Nous nous limiterons à insister sur la fonction structurante de : 

- La patience, la tolérance face aux tâtonnements et manières de s'exprimer d'un être qui se cherche.

Tolérance n'est cependant pas démission : on ne peut pas lui reconnaître le droit, ni de « pomper l'air » des autres exagérément, ni de se mettre vraiment en danger, ni de se livrer à des actes vraiment antisociaux. 

- Le respect : rien de plus humiliant que de sourire de lui, de lui dire qu'il « faut qu'il fasse sa crise » 

- L'encouragement : lui parler positivement de son avenir, réinstaller discrètement la confiance dans ce qu'il vaut et l'espérance qu'il  pourra se réaliser. 

- La disponibilité au dialogue, sans imposer jamais celui-ci : être prêt à parler avec lui de la vie, de ses et de nos questions existentielles, de nos valeurs et de nos incertitudes ... 

Dans ce cadre, la vie continue, les tempêtes finissent par se stabiliser, et un projet par se redéfinir ... tout seul. 

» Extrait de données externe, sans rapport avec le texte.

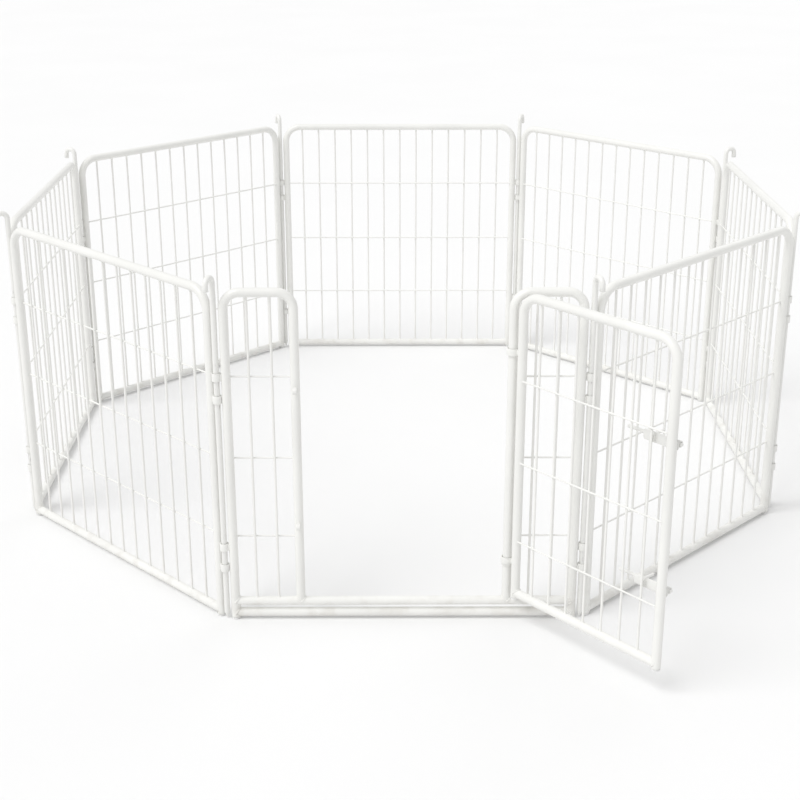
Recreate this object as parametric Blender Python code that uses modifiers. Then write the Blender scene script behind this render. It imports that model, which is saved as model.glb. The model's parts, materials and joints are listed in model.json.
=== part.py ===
"""Pet playpen: eight square tube-and-wire panels pinned together in an octagon, one with a door.

Metres, +Z up. The floor is z = 0. The origin is the middle of the footprint with the door open.
Panels are numbered anticlockwise from above, and each panel's own frame has +X along the panel,
-Y out of the pen and its origin on the floor.
"""

import math

import bmesh
import bpy
from mathutils import Matrix, Vector

# Panel frames
PANEL_SIZE = 0.610
TUBE_RADIUS = 0.008
CORNER_RADIUS = 0.038
BOTTOM_RAIL_HEIGHT = 0.012
POST_FOOT_HEIGHT = 0.0037
POST_TO_ROD = 0.016
WELD_BITE = 0.001

# Infill wires
WIRE_COUNT = 13
WIRE_RADIUS = 0.0022
CROSS_WIRE_HALF_WIDTH = 0.0016
CROSS_WIRE_BITE = 0.0005
CROSS_WIRE_LEVELS = 3
FIT_GAP = 0.0003

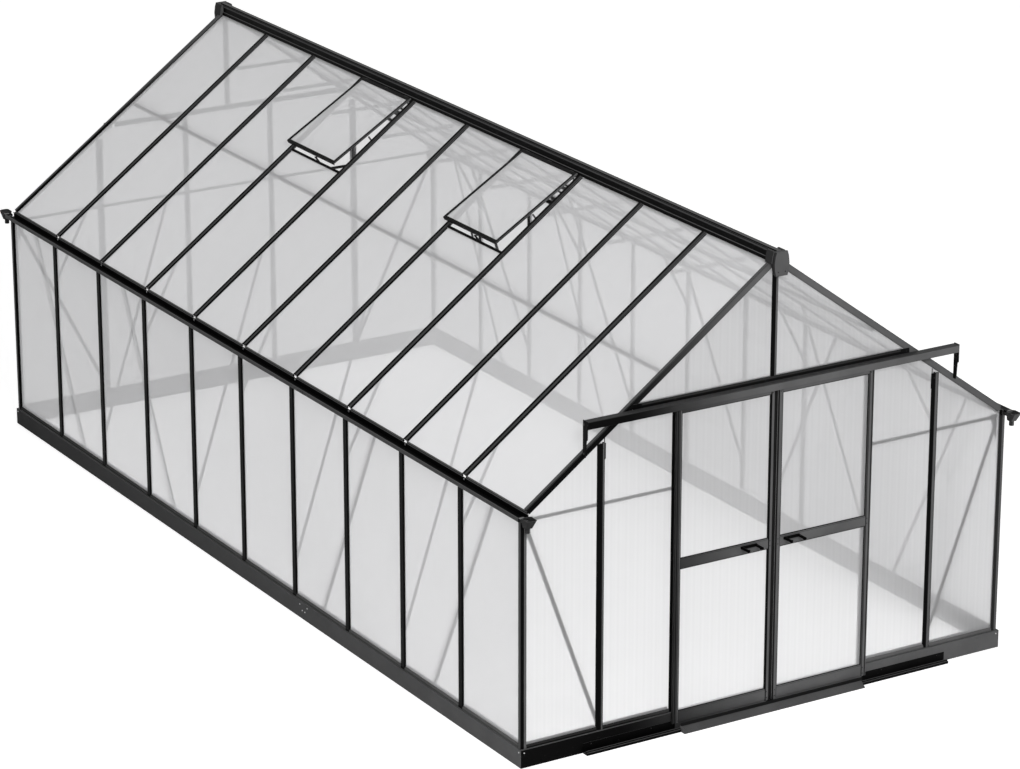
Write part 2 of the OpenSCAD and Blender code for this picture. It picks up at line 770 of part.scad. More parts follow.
module leaf_frame() {
    difference() {
        union() {
            for (side = [0, 1]) translate([-side * leaf_w, leaf_front, leaf_bottom]) mirror([1 - side, 0, 0])
                linear_extrude(leaf_top - leaf_bottom) stile_section();
            leaf_rail(leaf_bottom, foot_rail_h);
            leaf_rail(mid_rail_z, mid_rail_h);
            leaf_rail(leaf_top - head_rail_h, head_rail_h);
        }
        for (z = [upper_z, lower_z]) leaf_sheet(z, fit);
    }
    block([-leaf_w + 20, leaf_y - 2, 12], [-20, leaf_y + 2, leaf_bottom]);
}

module leaf_panels() { for (z = [upper_z, lower_z]) leaf_sheet(z, 0); }

// Pull handle on the middle rail: a round bar on the face with two arms that stand out from it
module leaf_handle(middle) {
    y = leaf_front - handle_r;
    half = handle_w / 2 - handle_r;
    translate([middle, y, handle_z]) {
        translate([-half, 0, 0]) rotate([0, 90, 0]) cylinder(h = 2 * half, r = handle_r);
        for (side = [-1, 1]) translate([side * half, 0, 0]) {
            sphere(handle_r);
            rotate([90, 0, 0]) cylinder(h = handle_reach, r = handle_r);
            translate([0, -handle_reach, 0]) cylinder(h = 10, r = handle_r + 3, center = true);
        }
        block([-half, 0, -4], [half, handle_r, 4]);
    }
}

// Two hangers with a pair of wheels each
module leaf_rollers() {
    for (x = [-90, -leaf_w + 90]) {
        z = lip_z + 3 + 0.4 + wheel_r;
        block([x - 20, leaf_y - 2, leaf_top], [x + 20, leaf_y + 2, z + 4]);
        for (wide = [[22, wheel_r - 1], [20, wheel_r]])
            translate([x, leaf_y + wide[0] / 2, z]) rotate([90, 0, 0]) cylinder(h = wide[0], r = wide[1]);
    }
}

module left_leaf_frame() { color(frame_black) on_left_leaf() leaf_frame(); }
module left_leaf_panels() { color(sheet_white) on_left_leaf() leaf_panels(); }
module left_leaf_handle() { color(plastic_black) on_left_leaf() leaf_handle(-160); }
module left_leaf_rollers() { color(plastic_black) on_left_leaf() leaf_rollers(); }
module right_leaf_frame() { color(frame_black) on_right_leaf() leaf_frame(); }
module right_leaf_panels() { color(sheet_white) on_right_leaf() leaf_panels(); }
module right_leaf_handle() { color(plastic_black) on_right_leaf() leaf_handle(-105); }
module right_leaf_rollers() { color(plastic_black) on_right_leaf() leaf_rollers(); }

base_left();
base_right();
base_front();
base_rear();
wall_sills();
corner_posts();
left_wall_posts();
right_wall_posts();
gutters();
gutter_outlets();
ridge_beam();
ridge_caps();
left_roof_bars();
right_roof_bars();
gable_rafters();
left_wall_panels();
right_wall_panels();
left_roof_panels();
right_roof_panels();
front_wall_panels();
rear_wall_panels();
front_gable_posts();
rear_gable_posts();
gable_headers();
gable_braces();
wall_braces();
roof_struts();
collar_ties();
roof_purlins();
vent_frames();
vent_panels();
vent_sills();
vent_stays();
door_rail();
rail_drops();
door_track();
threshold_ramp();
left_leaf_frame();
left_leaf_panels();
left_leaf_handle();
left_leaf_rollers();
right_leaf_frame();
right_leaf_panels();
right_leaf_handle();
right_leaf_rollers();
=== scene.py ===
import json
import math

import bmesh
import bpy
from mathutils import Matrix, Vector


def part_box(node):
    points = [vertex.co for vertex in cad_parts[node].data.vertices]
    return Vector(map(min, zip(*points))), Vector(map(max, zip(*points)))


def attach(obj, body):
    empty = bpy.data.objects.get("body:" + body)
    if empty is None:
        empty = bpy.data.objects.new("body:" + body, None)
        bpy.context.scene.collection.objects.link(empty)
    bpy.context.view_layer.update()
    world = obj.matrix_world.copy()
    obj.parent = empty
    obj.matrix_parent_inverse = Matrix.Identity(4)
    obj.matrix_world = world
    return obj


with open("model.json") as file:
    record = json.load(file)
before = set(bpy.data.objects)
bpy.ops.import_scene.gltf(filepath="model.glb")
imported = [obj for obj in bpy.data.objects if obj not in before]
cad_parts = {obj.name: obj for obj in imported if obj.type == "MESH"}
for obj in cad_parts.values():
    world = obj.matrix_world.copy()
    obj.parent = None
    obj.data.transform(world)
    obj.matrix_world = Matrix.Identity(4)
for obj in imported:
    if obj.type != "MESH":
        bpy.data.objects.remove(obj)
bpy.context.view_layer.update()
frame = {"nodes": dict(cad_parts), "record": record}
nodes = frame["nodes"]
print("frame loaded:", len(nodes), "parts")

camera = {
    "place": (-11.487, -19.2985, 8.7583),
    "azimuth": -31.3388,      # degrees, turned from the door side
    "elevation": 19.2978,     # degrees, looking down
    "lens": 142.74,
    "sensor": 36,
    "clipEnd": 200,
    "shift": 0.00049,         # in widths of the view
}


def addCamera():
    data = bpy.data.cameras.new("camera")
    data.lens = camera["lens"]
    data.sensor_width = camera["sensor"]
    data.clip_end = camera["clipEnd"]
    data.shift_x = -camera["shift"]
    data.shift_y = camera["shift"]
    ob = bpy.data.objects.new("camera", data)
    ob.location = camera["place"]
    ob.rotation_euler = (math.radians(90 - camera["elevation"]), 0, math.radians(camera["azimuth"]))
    bpy.context.collection.objects.link(ob)
    bpy.context.scene.camera = ob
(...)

B - S'il est invité à donner son avis,  à arbitrer, ou à rendre à nouveau sage l'adolescent déchaîné, le psy consulté peut dialoguer avec les parents pour qu'ils oeuvrent comme l'indique A. ; si l'adolescent est demandeur de rencontres avec lui, il peut y appliquer directement les grands principes que nous venons d'esquisser.

Les rares fois où il doute (c’est-à-dire là où il pense que la crise d'adolescence pourrait se transformer en pathologie plus grave), il lui revient d'être vigilant dans la « solitude », par exemple en intensifiant les rencontres, mais sans tout de suite alarmer les parents ou/et le jeune sur ses doutes.